WHAT IS BEING ASKED: Set down exactly, please, each line from the one containing "make_panel(batik)" through the one containing "turned tripod stand.", both lines included, and no other line.

STORED DATA:
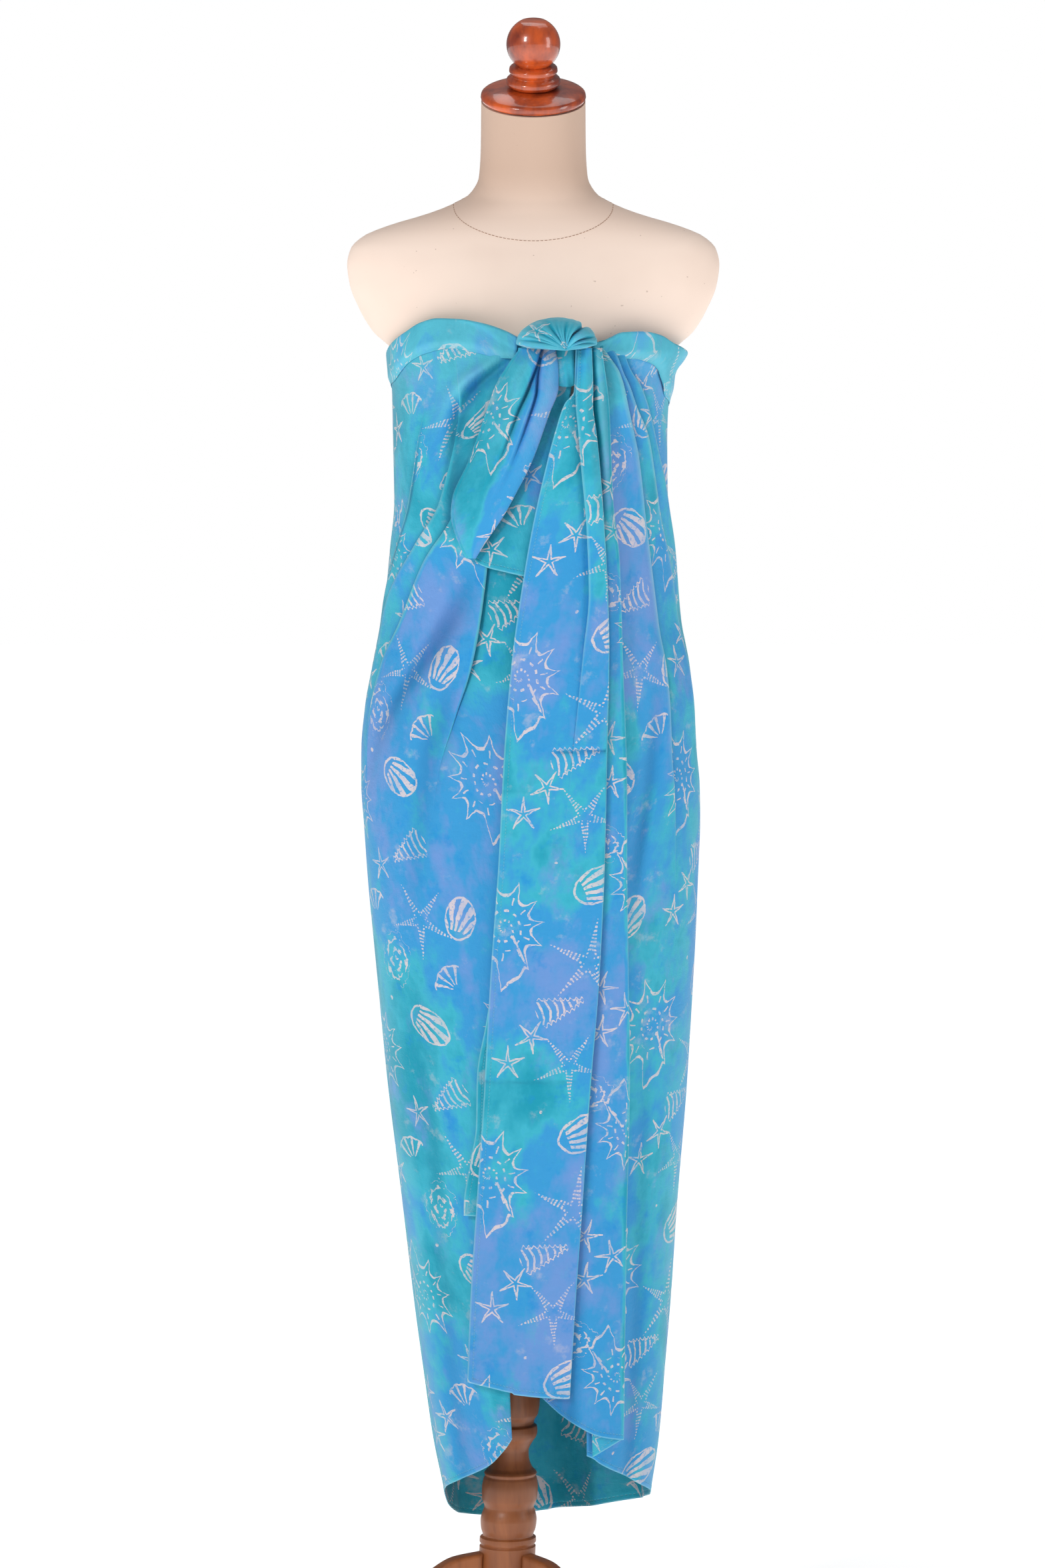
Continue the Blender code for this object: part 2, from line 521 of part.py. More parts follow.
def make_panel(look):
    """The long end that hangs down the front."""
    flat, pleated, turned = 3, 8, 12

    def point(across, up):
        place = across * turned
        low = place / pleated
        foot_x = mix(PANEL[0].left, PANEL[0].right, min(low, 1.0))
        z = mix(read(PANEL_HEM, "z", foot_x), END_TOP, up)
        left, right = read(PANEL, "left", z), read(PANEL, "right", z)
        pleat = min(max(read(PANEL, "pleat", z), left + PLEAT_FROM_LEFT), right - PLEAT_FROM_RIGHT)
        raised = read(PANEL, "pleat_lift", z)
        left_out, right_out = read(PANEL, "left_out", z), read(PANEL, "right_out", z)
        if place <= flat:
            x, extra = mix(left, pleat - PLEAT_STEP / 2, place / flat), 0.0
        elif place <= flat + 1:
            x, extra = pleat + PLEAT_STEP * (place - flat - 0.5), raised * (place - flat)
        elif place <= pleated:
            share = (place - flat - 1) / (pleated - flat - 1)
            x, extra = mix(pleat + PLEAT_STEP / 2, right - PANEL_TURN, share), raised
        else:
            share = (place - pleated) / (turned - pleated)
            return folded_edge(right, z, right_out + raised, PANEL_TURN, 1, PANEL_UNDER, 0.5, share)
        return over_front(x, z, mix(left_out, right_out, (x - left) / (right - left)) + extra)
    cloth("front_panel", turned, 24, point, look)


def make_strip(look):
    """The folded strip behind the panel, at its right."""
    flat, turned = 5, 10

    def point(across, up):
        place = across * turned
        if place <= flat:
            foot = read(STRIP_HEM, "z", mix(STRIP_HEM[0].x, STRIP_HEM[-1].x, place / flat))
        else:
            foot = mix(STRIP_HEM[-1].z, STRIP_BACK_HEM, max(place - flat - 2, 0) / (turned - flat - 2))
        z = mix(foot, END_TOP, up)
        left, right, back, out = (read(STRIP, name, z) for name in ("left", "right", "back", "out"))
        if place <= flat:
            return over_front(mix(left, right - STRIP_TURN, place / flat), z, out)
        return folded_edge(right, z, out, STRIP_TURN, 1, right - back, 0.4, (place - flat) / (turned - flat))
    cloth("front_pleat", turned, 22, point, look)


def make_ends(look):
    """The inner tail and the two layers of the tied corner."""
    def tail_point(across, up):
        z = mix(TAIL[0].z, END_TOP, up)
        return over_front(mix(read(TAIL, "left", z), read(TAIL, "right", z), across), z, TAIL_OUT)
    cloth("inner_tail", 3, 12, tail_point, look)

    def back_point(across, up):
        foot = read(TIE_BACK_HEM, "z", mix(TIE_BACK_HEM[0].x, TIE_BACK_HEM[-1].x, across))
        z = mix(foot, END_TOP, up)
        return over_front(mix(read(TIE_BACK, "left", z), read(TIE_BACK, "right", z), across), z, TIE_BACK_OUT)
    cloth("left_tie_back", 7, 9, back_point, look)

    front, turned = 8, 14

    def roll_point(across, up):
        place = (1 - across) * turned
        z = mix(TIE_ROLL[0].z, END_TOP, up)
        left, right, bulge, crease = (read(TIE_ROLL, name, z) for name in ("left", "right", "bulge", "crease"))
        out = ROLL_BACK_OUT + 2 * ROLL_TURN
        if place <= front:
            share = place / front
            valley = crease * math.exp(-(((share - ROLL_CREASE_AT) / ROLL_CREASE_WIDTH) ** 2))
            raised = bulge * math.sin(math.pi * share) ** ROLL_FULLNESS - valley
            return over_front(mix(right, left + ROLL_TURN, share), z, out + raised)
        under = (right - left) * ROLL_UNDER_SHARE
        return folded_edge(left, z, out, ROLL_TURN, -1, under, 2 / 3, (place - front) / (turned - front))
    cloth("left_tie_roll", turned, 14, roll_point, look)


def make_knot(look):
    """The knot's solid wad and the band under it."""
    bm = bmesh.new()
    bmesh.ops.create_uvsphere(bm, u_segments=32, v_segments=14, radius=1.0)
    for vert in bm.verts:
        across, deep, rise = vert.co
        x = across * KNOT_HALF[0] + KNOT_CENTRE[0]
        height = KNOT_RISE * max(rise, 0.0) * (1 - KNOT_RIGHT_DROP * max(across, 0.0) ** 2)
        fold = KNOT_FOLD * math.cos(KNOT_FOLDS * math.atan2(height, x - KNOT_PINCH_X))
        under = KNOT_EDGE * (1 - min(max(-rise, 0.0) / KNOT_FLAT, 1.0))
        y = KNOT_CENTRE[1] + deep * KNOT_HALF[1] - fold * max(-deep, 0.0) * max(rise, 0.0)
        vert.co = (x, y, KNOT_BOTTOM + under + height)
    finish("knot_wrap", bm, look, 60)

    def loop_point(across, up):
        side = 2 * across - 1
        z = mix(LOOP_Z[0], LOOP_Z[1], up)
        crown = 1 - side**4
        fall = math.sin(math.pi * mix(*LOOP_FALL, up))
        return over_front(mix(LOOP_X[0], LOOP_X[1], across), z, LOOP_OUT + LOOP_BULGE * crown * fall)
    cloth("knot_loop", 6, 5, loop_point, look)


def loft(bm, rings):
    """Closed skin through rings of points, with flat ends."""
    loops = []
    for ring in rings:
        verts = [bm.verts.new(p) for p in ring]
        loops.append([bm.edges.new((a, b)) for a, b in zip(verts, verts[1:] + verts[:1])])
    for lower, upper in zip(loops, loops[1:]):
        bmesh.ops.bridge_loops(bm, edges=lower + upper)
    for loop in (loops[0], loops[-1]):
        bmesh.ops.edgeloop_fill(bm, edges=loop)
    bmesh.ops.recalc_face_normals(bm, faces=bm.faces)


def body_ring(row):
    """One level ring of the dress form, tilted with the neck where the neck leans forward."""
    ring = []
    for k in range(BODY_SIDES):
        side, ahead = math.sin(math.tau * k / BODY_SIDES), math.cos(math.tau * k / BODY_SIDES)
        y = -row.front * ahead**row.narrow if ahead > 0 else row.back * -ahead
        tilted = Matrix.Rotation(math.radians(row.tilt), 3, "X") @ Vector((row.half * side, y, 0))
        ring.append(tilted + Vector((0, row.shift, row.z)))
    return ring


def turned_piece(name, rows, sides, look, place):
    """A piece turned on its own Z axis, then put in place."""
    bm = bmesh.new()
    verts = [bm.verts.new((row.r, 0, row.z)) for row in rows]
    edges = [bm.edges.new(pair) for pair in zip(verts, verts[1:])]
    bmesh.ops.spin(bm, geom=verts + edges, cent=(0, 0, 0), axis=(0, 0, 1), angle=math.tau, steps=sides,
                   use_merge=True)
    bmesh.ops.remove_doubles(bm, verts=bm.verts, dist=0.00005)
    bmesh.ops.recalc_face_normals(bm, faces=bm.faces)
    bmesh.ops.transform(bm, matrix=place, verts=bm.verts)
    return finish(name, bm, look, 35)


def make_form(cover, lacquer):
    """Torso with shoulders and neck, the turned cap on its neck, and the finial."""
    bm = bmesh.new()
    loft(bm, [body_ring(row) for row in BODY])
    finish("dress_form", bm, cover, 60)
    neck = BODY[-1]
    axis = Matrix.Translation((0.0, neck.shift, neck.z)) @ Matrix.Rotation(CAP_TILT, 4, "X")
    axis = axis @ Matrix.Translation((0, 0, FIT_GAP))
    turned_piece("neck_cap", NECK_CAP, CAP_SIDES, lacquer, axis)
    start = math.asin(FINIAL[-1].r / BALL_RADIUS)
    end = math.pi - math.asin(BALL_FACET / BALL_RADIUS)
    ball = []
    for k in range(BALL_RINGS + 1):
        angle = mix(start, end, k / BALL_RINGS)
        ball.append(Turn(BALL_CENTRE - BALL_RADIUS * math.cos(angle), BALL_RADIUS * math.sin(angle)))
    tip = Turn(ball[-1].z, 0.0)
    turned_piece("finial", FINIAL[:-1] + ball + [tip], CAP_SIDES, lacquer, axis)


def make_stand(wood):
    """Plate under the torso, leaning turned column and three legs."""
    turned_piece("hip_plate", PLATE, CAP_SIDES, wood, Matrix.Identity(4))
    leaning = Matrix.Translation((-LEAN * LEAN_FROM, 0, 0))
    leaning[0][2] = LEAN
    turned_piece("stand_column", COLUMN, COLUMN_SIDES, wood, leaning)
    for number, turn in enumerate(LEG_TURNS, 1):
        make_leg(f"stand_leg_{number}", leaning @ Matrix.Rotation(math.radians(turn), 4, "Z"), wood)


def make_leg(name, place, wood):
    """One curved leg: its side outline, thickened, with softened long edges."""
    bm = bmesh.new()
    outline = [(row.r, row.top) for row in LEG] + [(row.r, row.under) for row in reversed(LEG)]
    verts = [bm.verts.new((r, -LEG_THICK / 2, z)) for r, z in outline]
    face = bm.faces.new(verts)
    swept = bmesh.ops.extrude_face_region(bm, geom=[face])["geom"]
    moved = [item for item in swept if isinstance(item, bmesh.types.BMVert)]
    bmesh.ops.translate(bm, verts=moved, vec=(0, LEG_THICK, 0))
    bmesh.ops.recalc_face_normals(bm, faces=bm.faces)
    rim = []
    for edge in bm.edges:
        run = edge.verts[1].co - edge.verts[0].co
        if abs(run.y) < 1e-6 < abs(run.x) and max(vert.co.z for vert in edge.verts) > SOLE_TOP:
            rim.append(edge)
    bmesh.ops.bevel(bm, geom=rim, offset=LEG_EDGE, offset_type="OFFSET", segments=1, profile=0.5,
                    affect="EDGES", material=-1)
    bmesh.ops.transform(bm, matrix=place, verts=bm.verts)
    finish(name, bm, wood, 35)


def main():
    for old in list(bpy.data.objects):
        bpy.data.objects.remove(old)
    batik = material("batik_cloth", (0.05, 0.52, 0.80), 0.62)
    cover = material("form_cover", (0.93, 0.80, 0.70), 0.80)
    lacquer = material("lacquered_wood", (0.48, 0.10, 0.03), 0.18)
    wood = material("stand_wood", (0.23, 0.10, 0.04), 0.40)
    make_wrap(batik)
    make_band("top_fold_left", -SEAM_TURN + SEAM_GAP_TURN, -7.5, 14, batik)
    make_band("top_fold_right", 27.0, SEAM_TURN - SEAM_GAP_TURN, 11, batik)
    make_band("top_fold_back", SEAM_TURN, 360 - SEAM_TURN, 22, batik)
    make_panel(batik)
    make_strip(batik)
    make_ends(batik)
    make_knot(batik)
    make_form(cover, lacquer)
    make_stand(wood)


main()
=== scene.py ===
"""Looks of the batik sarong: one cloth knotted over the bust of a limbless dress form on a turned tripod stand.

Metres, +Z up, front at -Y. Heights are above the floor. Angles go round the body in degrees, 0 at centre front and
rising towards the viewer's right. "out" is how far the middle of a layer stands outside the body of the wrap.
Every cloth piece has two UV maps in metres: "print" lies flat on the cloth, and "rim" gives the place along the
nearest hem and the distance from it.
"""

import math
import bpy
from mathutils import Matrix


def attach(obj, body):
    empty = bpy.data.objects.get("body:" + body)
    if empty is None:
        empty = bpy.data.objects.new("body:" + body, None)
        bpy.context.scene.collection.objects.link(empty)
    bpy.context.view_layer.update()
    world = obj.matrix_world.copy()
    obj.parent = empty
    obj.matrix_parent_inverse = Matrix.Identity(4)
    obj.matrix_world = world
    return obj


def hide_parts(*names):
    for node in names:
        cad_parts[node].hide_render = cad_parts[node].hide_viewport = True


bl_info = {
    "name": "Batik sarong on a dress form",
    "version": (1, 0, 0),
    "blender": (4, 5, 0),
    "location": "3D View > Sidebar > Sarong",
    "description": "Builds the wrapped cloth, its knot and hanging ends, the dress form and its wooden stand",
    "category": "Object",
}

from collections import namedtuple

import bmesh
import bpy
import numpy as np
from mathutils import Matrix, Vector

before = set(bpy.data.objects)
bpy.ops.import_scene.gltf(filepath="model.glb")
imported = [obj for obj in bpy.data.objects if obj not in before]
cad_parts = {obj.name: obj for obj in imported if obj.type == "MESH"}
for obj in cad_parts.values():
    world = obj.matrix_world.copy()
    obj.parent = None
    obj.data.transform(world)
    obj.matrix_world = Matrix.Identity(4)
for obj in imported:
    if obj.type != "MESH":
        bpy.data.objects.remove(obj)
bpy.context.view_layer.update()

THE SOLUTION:
    make_panel(batik)
    make_strip(batik)
    make_ends(batik)
    make_knot(batik)
    make_form(cover, lacquer)
    make_stand(wood)


main()
=== scene.py ===
"""Looks of the batik sarong: one cloth knotted over the bust of a limbless dress form on a turned tripod stand.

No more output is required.